In 2007 that opposition was knocked back a bit by the Conservatives who inflicted a gain from the Independents, three gains from Labour and wiped out the Lib Dems), but back in 2011 the opposition had managed to climb back a little bit but not enough to challenge the Conservatives and maybe that is why the Independents and Liberal Democrats have decided to give UKIP a clear run here.
In the Euros the Conservatives won the local area count by 3% (on a swing of 10% from Con to UKIP) and so therefore maybe this is the best chance for UKIP to have a double win in the heart of Conservative Middle England (after all look what happened last week)

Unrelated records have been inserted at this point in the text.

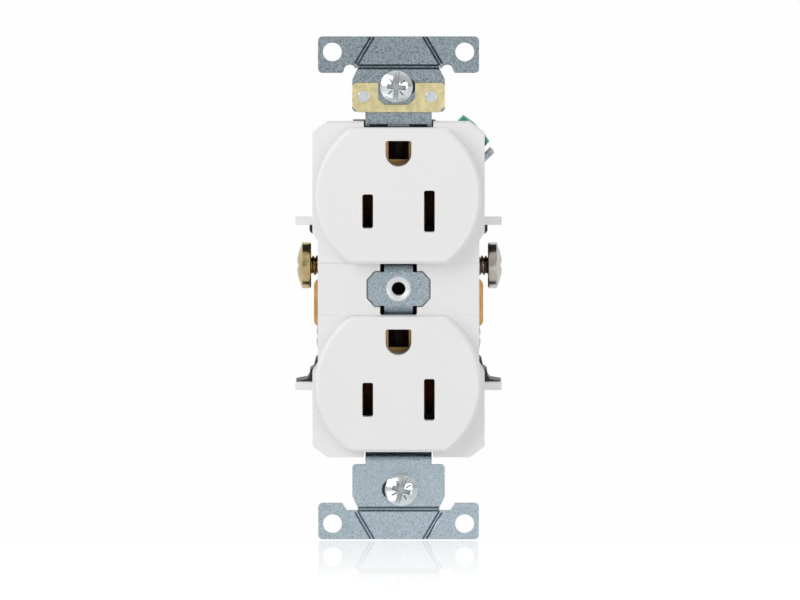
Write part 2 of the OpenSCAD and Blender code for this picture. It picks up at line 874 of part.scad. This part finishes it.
// Half of the body's outline where its end walls and fins show beside the cover
function barrier_upper() = [
    [16.2, barrier_top], [16.9, 9.9], [17.6, 10.9], [18.1, 11.1], [18.4, 11.6],
    [18.4, white_fin_top - white_fin_t],
    [fin_reach - 0.1, white_fin_top - white_fin_t + 0.2], [fin_reach - 0.1, white_fin_top - 0.8],
    [body_w / 2, white_fin_top - 0.8]];
function barrier_lower() = [
    [16.7, barrier_bottom], [17.2, -15.4], [17.5, -16.8], [18.3, -17.3], [18.4, -18.4], [18.9, -19.2],
    [fin_reach - 0.1, white_fin_bottom + white_fin_t + 0.1], [fin_reach - 0.1, white_fin_bottom + 0.3],
    [body_w / 2, white_fin_bottom + 0.3]];

module body_front_outline() {
    half = body_w / 2;
    top = body_h / 2;
    right = concat(
        [[half - corner_x, top], [half, top - corner_z]],
        [for (i = [len(barrier_upper()) - 1:-1:0]) barrier_upper()[i]],
        [[body_in, barrier_top], [body_in, barrier_bottom]],
        barrier_lower(),
        [[half, corner_z - top], [half - corner_x, -top]]);
    polygon(concat(right, [for (i = [len(right) - 1:-1:0]) [-right[i][0], right[i][1]]]));
}

module body_floor_outline() {
    half = floor_w / 2;
    top = floor_h / 2;
    polygon([[half - floor_corner[0], top], [half, top - floor_corner[1]],
        [half, floor_corner[1] - top], [half - floor_corner[0], -top],
        [floor_corner[0] - half, -top], [-half, floor_corner[1] - top],
        [-half, top - floor_corner[1]], [floor_corner[0] - half, top]]);
}

module body_shell() {
    half = floor_w / 2;
    top = floor_h / 2;
    back_half = body_back_w / 2;
    back_top = body_back_h / 2;
    from_y(joint_y, fin_back) body_front_outline();
    from_y(fin_back - eps, body_floor)
        difference() {
            body_floor_outline();
            for (side = sides)
                translate([side * (body_in + terminal_bay_w / 2), (barrier_top + barrier_bottom) / 2])
                    square([terminal_bay_w, barrier_top - barrier_bottom], center = true);
        }
    intersection() {
        from_y(body_floor - eps, body_back) body_floor_outline();
        from_x(-far, far)
            polygon([[body_floor - eps, top], [body_step, top], [body_back, back_top],
                [body_back, -back_top], [body_step, -top], [body_floor - eps, -top]]);
        linear_extrude(2 * far, center = true)
            polygon([[-half, body_floor - eps], [-half, body_step], [-back_half, body_back],
                [back_half, body_back], [half, body_step], [half, body_floor - eps]]);
    }
    box([-lip_w / 2, lip_w / 2], [joint_y, lip_back], [top, lip_h]);
}

module back_body() {
    upper = outlet_z - slot_drop;
    ground_z = upper + ground_rise;
    pocket_h = leaf_h + 1;
    color(black)
        difference() {
            body_shell();
            for (drop = [0, outlet_pitch]) {
                for (side = sides)
                    on_side(side)
                        box([blade_pocket_in, strip_out + pocket_gap], [joint_y - 1, pocket_back],
                            [upper - drop - pocket_h / 2, upper - drop + pocket_h / 2]);
                box([-ground_pocket_half, ground_pocket_half],
                    [joint_y - 1, ground_leaf_back + 2 * pocket_gap],
                    [ground_z - drop - ground_pocket_half, ground_z - drop + ground_pocket_half]);
                for (side = sides)
                    translate([side * ground_rivet_x, 0, ground_z - drop])
                        bar_y(ground_rivet_head_r + head_gap, joint_y - 1,
                            joint_y + ground_rivet_head_t + head_gap);
            }
            for (side = sides)
                on_side(side) {
                    box([strip_in - pocket_gap, strip_out + pocket_gap], [joint_y - 1, tab_back + pocket_gap],
                        strip_slot_z);
                    for (z = terminal_zs) {
                        translate([0, terminal_y, z]) bar_x(terminal_head_d / 2 + scoop_gap, body_in, far);
                        box([terminal_pocket_in, body_in + eps], [joint_y - 1, terminal_pocket_back],
                            [z - terminal_pocket_h / 2, z + terminal_pocket_h / 2]);
                        for (dz = [-wire_hole_dz, wire_hole_dz])
                            translate([wire_hole_x, 0, z + dz])
                                bar_y(wire_hole_r, terminal_pocket_back - 1, body_back + eps);
                    }
                }
            ground_frame() {
                box([ground_tab_s - ground_tab_gap, far], [-far, ground_tab_back + ground_bay_gap - ground_y],
                    [-ground_bay_half, ground_bay_half]);
                box([ground_pocket_s, ground_tab_s + 1], [joint_y - 1 - ground_y, ground_screw_pocket[1]],
                    [-ground_screw_pocket[0], ground_screw_pocket[0]]);
            }
            bar_y(centre_hole_r, joint_y - 1, centre_hole_back);
            for (p = assembly_at)
                translate([p[0], 0, p[1]]) {
                    bar_y(assembly_r + head_gap, joint_y - 1, body_back + 1);
                    bar_y(assembly_head_r + head_gap, body_back - assembly_bore_t, body_back + 1);
                }
        }
}

module assembly_screws() {
    color(zinc)
        for (p = assembly_at)
            translate([p[0], 0, p[1]]) {
                bar_y(assembly_r, assembly_front, body_back - assembly_bore_t + eps);
                difference() {
                    bar_y(assembly_head_r, body_back - assembly_bore_t,
                        body_back - assembly_bore_t + assembly_head_t);
                    for (turn = [0, 90])
                        rotate([0, turn, 0])
                            box([-assembly_slot_l / 2, assembly_slot_l / 2],
                                [body_back - assembly_bore_t + assembly_slot_in, body_back],
                                [-assembly_slot_w / 2, assembly_slot_w / 2]);
                }
            }
}

front_cover();
back_body();
mounting_strap();
ground_clip();
clip_rivets();
mounting_screw(0);  // upper_mounting_screw
mounting_screw(1);  // lower_mounting_screw
screw_retainer(0);  // upper_screw_retainer
screw_retainer(1);  // lower_screw_retainer
hot_strip();
neutral_strip();
ground_contact(outlet_z - slot_drop + ground_rise);  // upper_ground_contact
ground_contact(ground_rise - slot_drop - outlet_z);  // lower_ground_contact
ground_contact_rivets();
hot_screw(0);  // hot_screw_upper
hot_screw(1);  // hot_screw_lower
neutral_screw(0);  // neutral_screw_upper
neutral_screw(1);  // neutral_screw_lower
terminal_plate(-1, 0);  // hot_plate_upper
terminal_plate(-1, 1);  // hot_plate_lower
terminal_plate(1, 0);  // neutral_plate_upper
terminal_plate(1, 1);  // neutral_plate_lower
ground_screw();
ground_plate();
assembly_screws();
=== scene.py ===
import json
import math

import bmesh
import bpy
from mathutils import Matrix, Vector


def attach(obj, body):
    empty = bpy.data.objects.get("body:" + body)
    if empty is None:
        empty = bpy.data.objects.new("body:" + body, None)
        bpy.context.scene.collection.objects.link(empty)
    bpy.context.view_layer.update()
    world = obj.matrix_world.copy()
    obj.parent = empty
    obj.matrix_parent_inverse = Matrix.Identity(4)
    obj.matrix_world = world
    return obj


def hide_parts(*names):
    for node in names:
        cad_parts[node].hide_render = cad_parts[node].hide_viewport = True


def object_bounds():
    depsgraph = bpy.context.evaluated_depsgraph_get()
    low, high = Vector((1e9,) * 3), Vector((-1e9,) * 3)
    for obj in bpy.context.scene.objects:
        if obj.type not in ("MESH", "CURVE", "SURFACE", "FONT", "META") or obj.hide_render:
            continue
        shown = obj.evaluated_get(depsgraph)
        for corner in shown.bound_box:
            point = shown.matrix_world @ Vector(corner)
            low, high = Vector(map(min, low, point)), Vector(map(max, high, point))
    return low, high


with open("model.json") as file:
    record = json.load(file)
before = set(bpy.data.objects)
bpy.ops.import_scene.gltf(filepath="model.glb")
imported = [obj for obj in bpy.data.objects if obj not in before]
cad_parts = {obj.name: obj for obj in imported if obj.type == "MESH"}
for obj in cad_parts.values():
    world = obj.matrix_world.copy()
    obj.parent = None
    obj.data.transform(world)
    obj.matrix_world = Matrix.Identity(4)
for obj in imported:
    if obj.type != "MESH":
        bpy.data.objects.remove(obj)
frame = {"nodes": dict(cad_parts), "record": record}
cad_low, cad_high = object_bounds()
MM = 0.001
RECORD = frame["record"]
BODY = {n: b for b, ns in RECORD["behaviour"]["bodies"].items() for n in ns}
SLOT = {s["node"]: s["material_slot"] for s in RECORD["subparts"]}
WHITE = (1, 1, 1, 1)


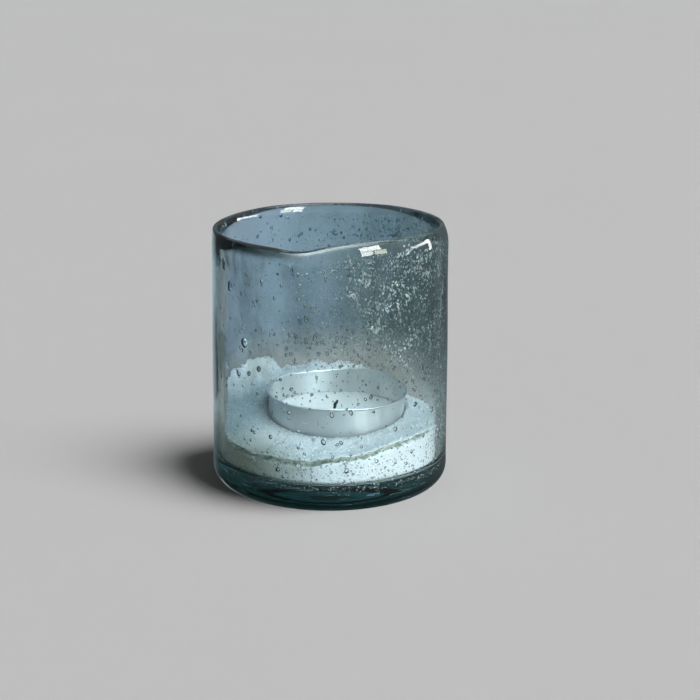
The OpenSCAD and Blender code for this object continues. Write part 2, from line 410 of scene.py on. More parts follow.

Westoe on South Tyneside (Independent defence)
Result of council at last election (2014): Labour 49, Independents 3, United Kingdom Independence Party 1, Conservatives 1 (Labour majority of 44)
Result of ward at last election (2011): Independent 1,199 (44%), Labour 968 (36%), Conservative 315 (12%), Green 158 (6%), Liberal 72 (3%)
Candidates duly nominated: Tony Bengtsson (Green), Norman Dennis (UKIP), Katharine Maxwell (Lab), Edward Russell (Con), Carole Troupe (Lib Dem)
Which poses a very interesting question in South Tyneside. Do Independent voters like or dislike UKIP? In theory this is also prime UKIP territory. A Labour council that has been Labour since pretty much the year dot (lowest Labour majority was 8 in 2008) that is now a virtual one party state with the past councillor being an independent but with a vote share that means Labour will be gunning for it.
If UKIP cannot attract Independent votes in areas where a strong local Independent has won then all these polls suggesting that 50% of all UKIP support comes from people who have never voted in elections before may need a reassesement.